A big challenge with the move to remote work was how knowledge was going to be shared. While much of it could be packaged and scaled for distribution through technology, new employees learn critical knowledge by observing colleagues and managers, which does not transfer remotely.
New employees often say they learn as much by interacting and observing compared to the orientations and training. While companies have an employee handbook that describes the correct and proper way to behave, employees learn “how things are done around here” from directly observing coworkers and mentors. The informal, intangible benefits of being together in an office lead to spontaneous learning and creativity, often creating factors that differentiate a company from its competition.
With COVID, many offices went to practically 100% work-from-home. While a few rare employees stayed in the office, others only came into the office for specific needs. Most people feel better when they work at home. They can wear what they want, cut out the commute, and save money. Time wasted on a train or in traffic becomes time for fitness, sleep, or personal interests. People can avoid the office’s noise, politics, and monotony to instead get more out of their day. They can walk the dog at lunchtime, have their coffee in the garden, get to the school gate on time and eat dinner earlier.

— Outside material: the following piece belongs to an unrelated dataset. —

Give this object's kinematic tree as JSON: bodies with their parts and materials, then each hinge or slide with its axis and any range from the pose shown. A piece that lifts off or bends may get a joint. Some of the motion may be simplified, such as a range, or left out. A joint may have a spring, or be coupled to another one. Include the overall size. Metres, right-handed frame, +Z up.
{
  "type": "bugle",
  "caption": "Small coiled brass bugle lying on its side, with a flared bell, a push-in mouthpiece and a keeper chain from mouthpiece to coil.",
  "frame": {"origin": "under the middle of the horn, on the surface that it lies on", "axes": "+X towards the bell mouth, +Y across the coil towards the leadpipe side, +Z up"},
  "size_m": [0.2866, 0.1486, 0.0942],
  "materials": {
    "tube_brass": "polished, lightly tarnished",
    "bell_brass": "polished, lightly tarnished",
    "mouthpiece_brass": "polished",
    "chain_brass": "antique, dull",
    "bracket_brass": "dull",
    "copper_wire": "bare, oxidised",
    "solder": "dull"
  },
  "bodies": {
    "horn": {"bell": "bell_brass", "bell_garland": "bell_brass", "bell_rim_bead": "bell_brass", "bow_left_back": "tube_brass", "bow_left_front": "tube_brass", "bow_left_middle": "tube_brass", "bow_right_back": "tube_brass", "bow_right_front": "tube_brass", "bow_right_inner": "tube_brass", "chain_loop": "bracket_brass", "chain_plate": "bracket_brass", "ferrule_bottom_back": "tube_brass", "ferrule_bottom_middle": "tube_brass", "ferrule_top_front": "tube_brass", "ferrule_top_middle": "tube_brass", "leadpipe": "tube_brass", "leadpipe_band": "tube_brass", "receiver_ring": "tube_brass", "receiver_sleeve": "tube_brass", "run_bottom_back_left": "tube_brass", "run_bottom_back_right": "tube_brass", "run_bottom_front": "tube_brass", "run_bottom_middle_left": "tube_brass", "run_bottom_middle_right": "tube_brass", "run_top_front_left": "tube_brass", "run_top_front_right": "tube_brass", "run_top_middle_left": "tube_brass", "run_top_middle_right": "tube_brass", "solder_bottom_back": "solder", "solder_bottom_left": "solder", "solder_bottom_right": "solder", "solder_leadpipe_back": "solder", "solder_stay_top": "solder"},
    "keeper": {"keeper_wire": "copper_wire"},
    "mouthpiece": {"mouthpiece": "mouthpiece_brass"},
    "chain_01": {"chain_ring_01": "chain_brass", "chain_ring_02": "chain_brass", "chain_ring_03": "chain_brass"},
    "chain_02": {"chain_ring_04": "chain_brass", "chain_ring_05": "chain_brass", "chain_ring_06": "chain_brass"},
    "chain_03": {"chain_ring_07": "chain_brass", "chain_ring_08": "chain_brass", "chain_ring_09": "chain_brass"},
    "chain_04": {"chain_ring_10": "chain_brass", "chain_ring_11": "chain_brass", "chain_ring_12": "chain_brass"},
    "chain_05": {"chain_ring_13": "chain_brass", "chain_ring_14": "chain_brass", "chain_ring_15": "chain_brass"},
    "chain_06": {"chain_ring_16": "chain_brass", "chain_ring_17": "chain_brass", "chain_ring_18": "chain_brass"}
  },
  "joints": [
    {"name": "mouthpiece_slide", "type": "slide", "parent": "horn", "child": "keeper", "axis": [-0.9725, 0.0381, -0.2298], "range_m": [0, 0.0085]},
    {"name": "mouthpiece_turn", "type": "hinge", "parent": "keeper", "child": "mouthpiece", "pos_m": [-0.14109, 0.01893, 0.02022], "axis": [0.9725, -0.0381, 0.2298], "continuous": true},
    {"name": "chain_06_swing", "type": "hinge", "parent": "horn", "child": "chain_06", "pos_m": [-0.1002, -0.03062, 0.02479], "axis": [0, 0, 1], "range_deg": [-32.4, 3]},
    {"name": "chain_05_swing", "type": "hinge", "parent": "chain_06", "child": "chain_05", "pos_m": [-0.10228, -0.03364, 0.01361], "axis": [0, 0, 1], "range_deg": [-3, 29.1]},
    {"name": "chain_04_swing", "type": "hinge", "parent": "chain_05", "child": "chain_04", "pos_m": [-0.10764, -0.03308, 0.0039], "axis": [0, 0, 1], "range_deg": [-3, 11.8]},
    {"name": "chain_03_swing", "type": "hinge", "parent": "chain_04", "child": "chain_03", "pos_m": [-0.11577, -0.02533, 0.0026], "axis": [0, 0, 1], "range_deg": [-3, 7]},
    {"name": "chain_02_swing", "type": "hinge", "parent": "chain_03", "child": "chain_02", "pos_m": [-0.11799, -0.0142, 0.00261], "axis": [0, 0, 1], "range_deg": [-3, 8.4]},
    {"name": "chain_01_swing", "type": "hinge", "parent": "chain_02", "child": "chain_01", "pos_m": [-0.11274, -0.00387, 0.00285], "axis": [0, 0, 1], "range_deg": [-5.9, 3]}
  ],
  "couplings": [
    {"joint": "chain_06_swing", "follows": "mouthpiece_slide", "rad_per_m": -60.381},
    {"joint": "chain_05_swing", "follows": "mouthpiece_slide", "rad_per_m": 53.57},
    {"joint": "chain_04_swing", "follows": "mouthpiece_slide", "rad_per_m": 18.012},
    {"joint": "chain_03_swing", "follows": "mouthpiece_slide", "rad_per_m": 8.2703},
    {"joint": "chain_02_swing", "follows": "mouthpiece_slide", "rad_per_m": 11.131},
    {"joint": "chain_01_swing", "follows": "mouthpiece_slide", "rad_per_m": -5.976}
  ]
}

Most employees appreciated the freedom and independence that working remotely provided, not to mention the time and cost savings by not commuting. But, of course, there can be downsides – like poor ergonomics, family disturbances, excessive screen time, patchy wifi, and a lack of inclusion.
So as the health risk lessens, businesses want their employees to come back to the office. Employees have resisted, with some even threatening to quit if forced to return full-time. Employees desire Equity, which is about recognizing the differences in people and their individual work needs, rather than Equality, where everyone expects the same work experience. Clarity will develop between the individual and the business as we all settle into a new way of working.

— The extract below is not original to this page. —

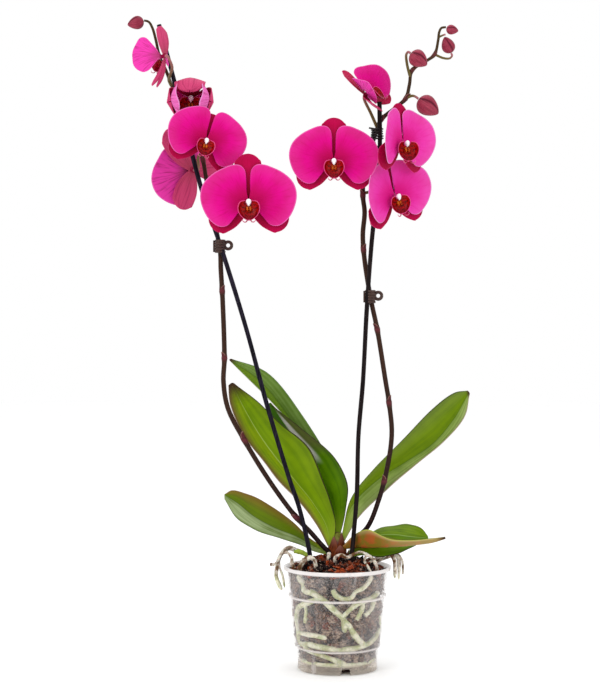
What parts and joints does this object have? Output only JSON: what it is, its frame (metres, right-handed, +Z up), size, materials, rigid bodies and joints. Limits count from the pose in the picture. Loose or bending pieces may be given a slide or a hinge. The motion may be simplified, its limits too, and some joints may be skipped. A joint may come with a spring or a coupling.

The office needs to be a high-performance environment that provides experiences, coaching, entertainment, and technology. It will enable people to work together in real-time with local and remote team members, clients, and customers.

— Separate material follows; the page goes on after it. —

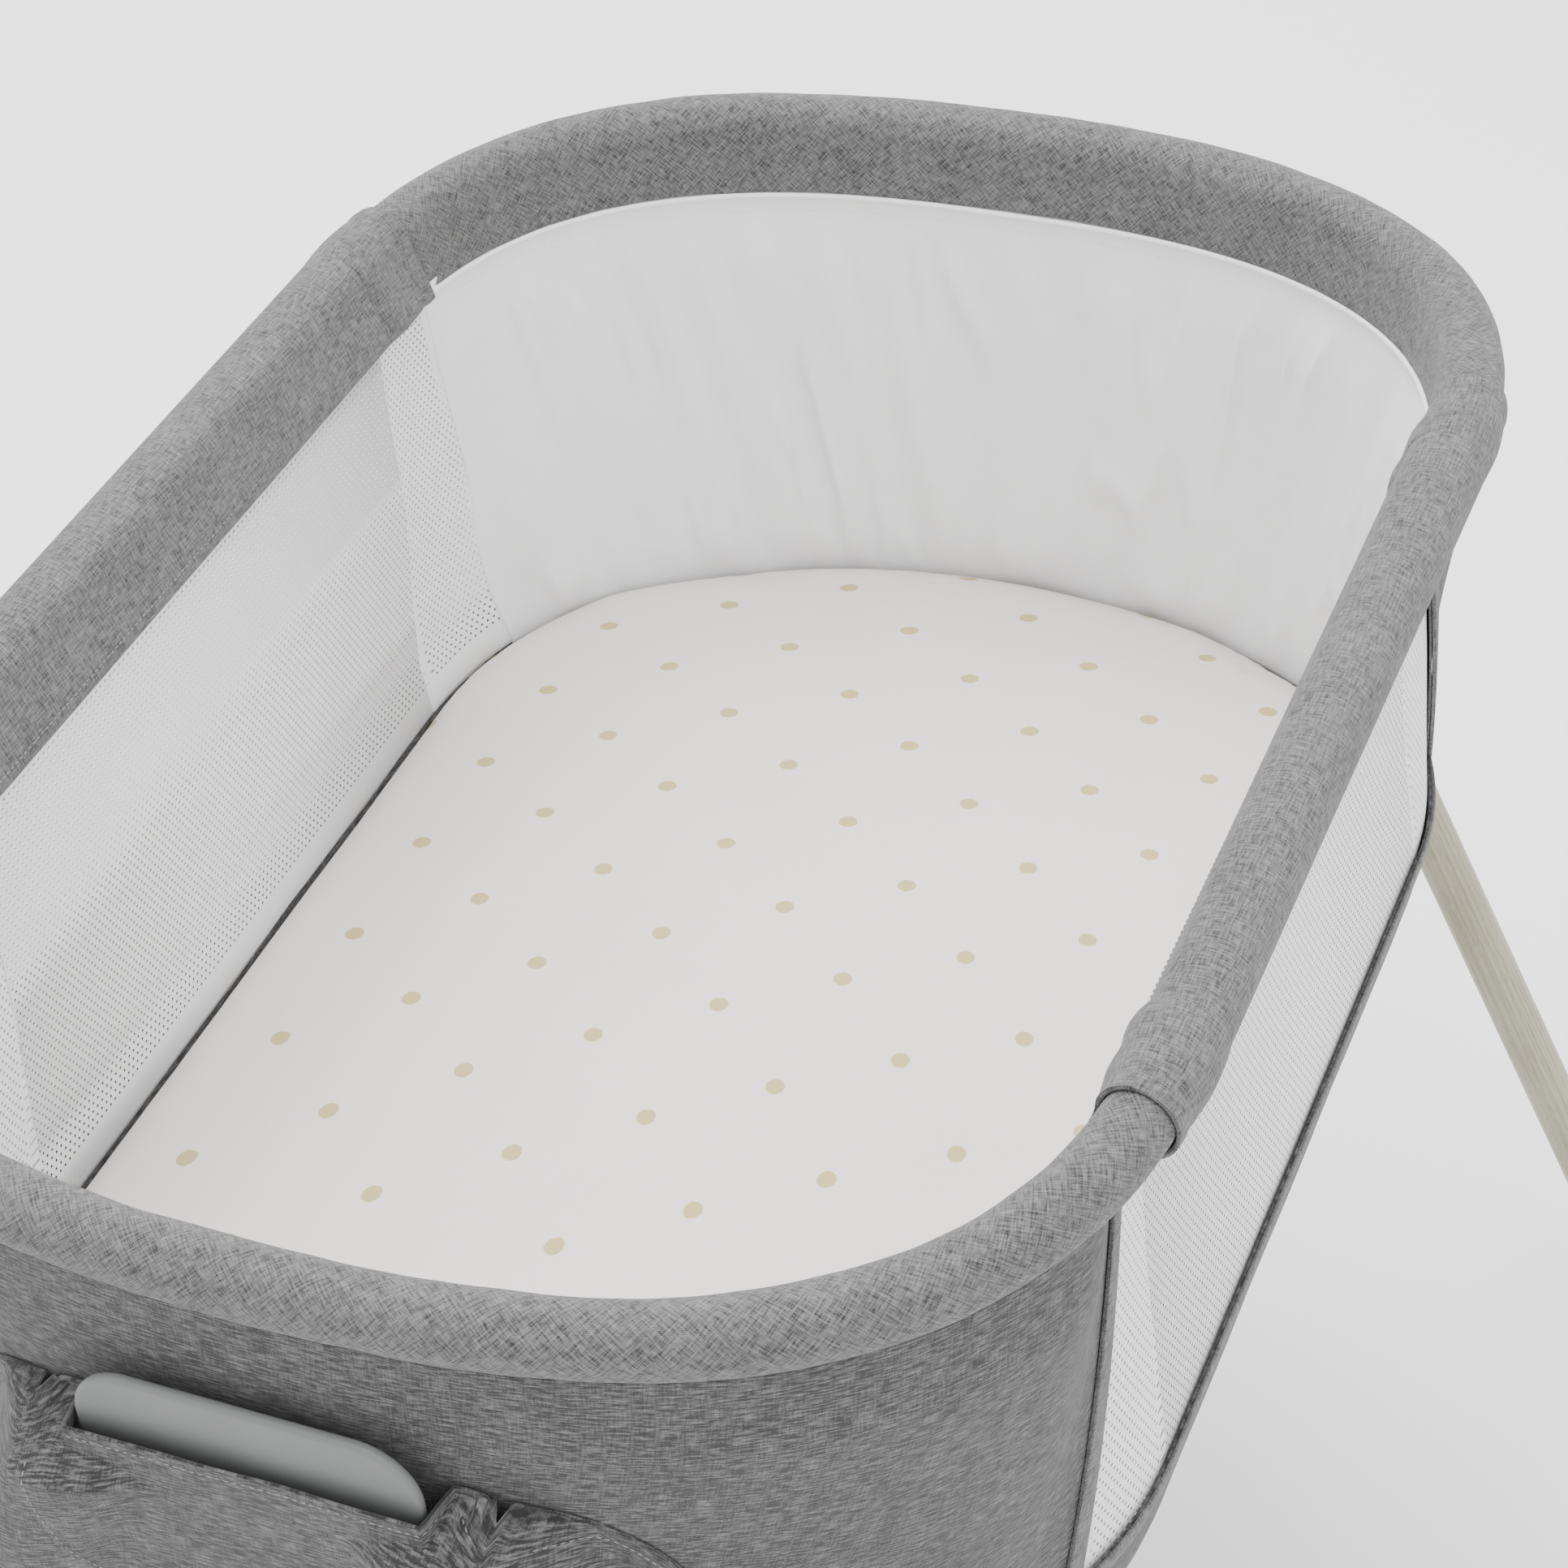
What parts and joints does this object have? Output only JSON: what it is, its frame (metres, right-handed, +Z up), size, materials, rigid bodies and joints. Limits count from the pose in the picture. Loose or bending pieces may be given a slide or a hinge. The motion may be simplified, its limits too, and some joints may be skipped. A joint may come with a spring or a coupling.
{
  "type": "bassinet on stand",
  "caption": "Oval portable bassinet with a padded rim, mesh sides and a dotted mattress, on two detachable splayed leg sets; the rim folds down onto the mattress.",
  "frame": {"origin": "on the floor, under the middle of the rim", "axes": "+Z up, +Y along the rim's length from the near end to the far end, +X to the right"},
  "size_m": [0.752, 0.8746, 0.758],
  "materials": {
    "melange": "woven grey melange polyester, matt",
    "mesh": "white spacer mesh",
    "liner": "smooth white coated polyester",
    "sheet": "off-white cotton jersey with small tan dots",
    "foam": "open-cell foam pad",
    "board": "hardboard",
    "steel": "zinc-plated steel",
    "moulding": "light grey polypropylene, fine spark texture",
    "nylon": "dark grey glass-filled nylon",
    "leg": "whitewashed wood grain, satin",
    "rubber": "grey rubber"
  },
  "bodies": {
    "base": {"lower_shell": "melange", "base_ring": "steel", "base_crossbar_near": "steel", "base_crossbar_far": "steel", "mattress_board": "board", "mattress_core": "foam", "fitted_sheet": "sheet", "mesh_wall_left": "mesh", "mesh_wall_right": "mesh", "end_liner_near": "liner", "end_liner_far": "liner", "end_panel_near": "melange", "end_panel_far": "melange", "leg_pocket_near": "melange", "leg_pocket_far": "melange", "leg_mount_near": "nylon", "leg_mount_far": "nylon", "fold_bracket_near": "steel", "fold_bracket_far": "steel", "base_pin_near": "steel", "base_pin_far": "steel"},
    "rim": {"rail_sleeve_left": "melange", "rail_sleeve_right": "melange", "rail_tube_left": "steel", "rail_tube_right": "steel", "arc_cover_near": "melange", "arc_cover_far": "melange", "arc_tube_near": "steel", "arc_tube_far": "steel", "corner_connector_near_left": "nylon", "corner_connector_near_right": "nylon", "corner_connector_far_left": "nylon", "corner_connector_far_right": "nylon", "rim_hanger_near": "nylon", "rim_hanger_far": "nylon", "top_pin_near": "steel", "top_pin_far": "steel"},
    "lower_link_near": {"lower_link_near": "steel", "knee_pin_near": "steel"},
    "upper_link_near": {"upper_link_near": "steel"},
    "legs_near": {"leg_crown_near": "moulding", "leg_tube_near_left": "leg", "leg_tube_near_right": "leg", "foot_cap_near_left": "rubber", "foot_cap_near_right": "rubber"},
    "handle_near": {"release_handle_near": "moulding"},
    "bolt_near": {"latch_bolt_near": "steel"},
    "lower_link_far": {"lower_link_far": "steel", "knee_pin_far": "steel"},
    "upper_link_far": {"upper_link_far": "steel"},
    "legs_far": {"leg_crown_far": "moulding", "leg_tube_far_left": "leg", "leg_tube_far_right": "leg", "foot_cap_far_left": "rubber", "foot_cap_far_right": "rubber"},
    "handle_far": {"release_handle_far": "moulding"},
    "bolt_far": {"latch_bolt_far": "steel"}
  },
  "joints": [
    {"name": "rim_fold", "type": "hinge", "parent": "base", "child": "lower_link_near", "pos_m": [0, -0.38875, 0.508], "axis": [0, 1, 0], "range_deg": [0, 81], "deforming": ["mesh_wall_left", "mesh_wall_right", "end_liner_near", "end_liner_far", "end_panel_near", "end_panel_far", "leg_pocket_near", "leg_pocket_far"]},
    {"name": "near_upper_fold", "type": "hinge", "parent": "lower_link_near", "child": "upper_link_near", "pos_m": [-0.00522, -0.38875, 0.6075], "axis": [0, 1, 0], "range_deg": [-162, 0]},
    {"name": "far_lower_fold", "type": "hinge", "parent": "base", "child": "lower_link_far", "pos_m": [0, 0.38875, 0.508], "axis": [0, 1, 0], "range_deg": [-81, 0]},
    {"name": "far_upper_fold", "type": "hinge", "parent": "lower_link_far", "child": "upper_link_far", "pos_m": [0.00522, 0.38875, 0.6075], "axis": [0, 1, 0], "range_deg": [0, 162]},
    {"name": "rim_level", "type": "hinge", "parent": "upper_link_near", "child": "rim", "pos_m": [0, -0.38875, 0.707], "axis": [0, 1, 0], "range_deg": [0, 81]},
    {"name": "legs_near_pull_off", "type": "slide", "parent": "base", "child": "legs_near", "axis": [0, 0, -1], "range_m": [0, 0.3]},
    {"name": "handle_near_press", "type": "slide", "parent": "legs_near", "child": "handle_near", "axis": [0, 0, -1], "range_m": [0, 0.01], "stiffness_N_per_m": 600, "springref_m": -0.004},
    {"name": "bolt_near_draw", "type": "slide", "parent": "legs_near", "child": "bolt_near", "axis": [0, -1, 0], "range_m": [0, 0.012]},
    {"name": "legs_far_pull_off", "type": "slide", "parent": "base", "child": "legs_far", "axis": [0, 0, -1], "range_m": [0, 0.3]},
    {"name": "handle_far_press", "type": "slide", "parent": "legs_far", "child": "handle_far", "axis": [0, 0, -1], "range_m": [0, 0.01], "stiffness_N_per_m": 600, "springref_m": -0.004},
    {"name": "bolt_far_draw", "type": "slide", "parent": "legs_far", "child": "bolt_far", "axis": [0, 1, 0], "range_m": [0, 0.012]}
  ],
  "couplings": [
    {"joint": "near_upper_fold", "follows": "rim_fold", "ratio": -2},
    {"joint": "far_lower_fold", "follows": "rim_fold", "ratio": -1},
    {"joint": "far_upper_fold", "follows": "rim_fold", "ratio": 2},
    {"joint": "rim_level", "follows": "rim_fold", "ratio": 1},
    {"joint": "bolt_near_draw", "follows": "handle_near_press", "ratio": 1.2},
    {"joint": "bolt_far_draw", "follows": "handle_far_press", "ratio": 1.2}
  ]
}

The office will become the carrot that draws people towards it, rather than needing a stick to force them in. Getting this right will therefore be crucial.
Often an adaptive workplace looks to offer better experiences for employees than they experience when working from home. While it may not be the same for each person, it allows each person to do their best work.
The workspace is not about a farm of cubicles (even socially distanced ones), or about dedicated grouping of departmental neighbors. It’s not about whether people sit or stand, or the role they have, but about the experiences they need to have and share with each other.
Furnishing an office is less about a fixed floor-plan and more about movable and multipurpose furniture, with partitions and walls which can rapidly transform the workspace from one function into another. It’s about maximizing the office for those in-the-moment benefits we experience as a group of people.
Whereas once businesses expected an office furniture purchase to last for ten years, the changeover is now considerably more frequent due to technology adaptations, environmental trends and business adjustments.
For example, as social distancing concerns of COVID lessen, the employee density of full-time workers at the workplace increases and will decreases if health concerns arise.
Alternatively, we don’t know if self or enforced quarantined shutdowns will return due to the seasonal impact or if another virus will affect us in the future.
For the foreseeable future, business decisions need to factor in the threat of shutdown quarantines. Flexible furniture and soft architecture, which can be installed, relocated, or repurposed easily, have replaced fixed-use furniture and on-site permanent construction.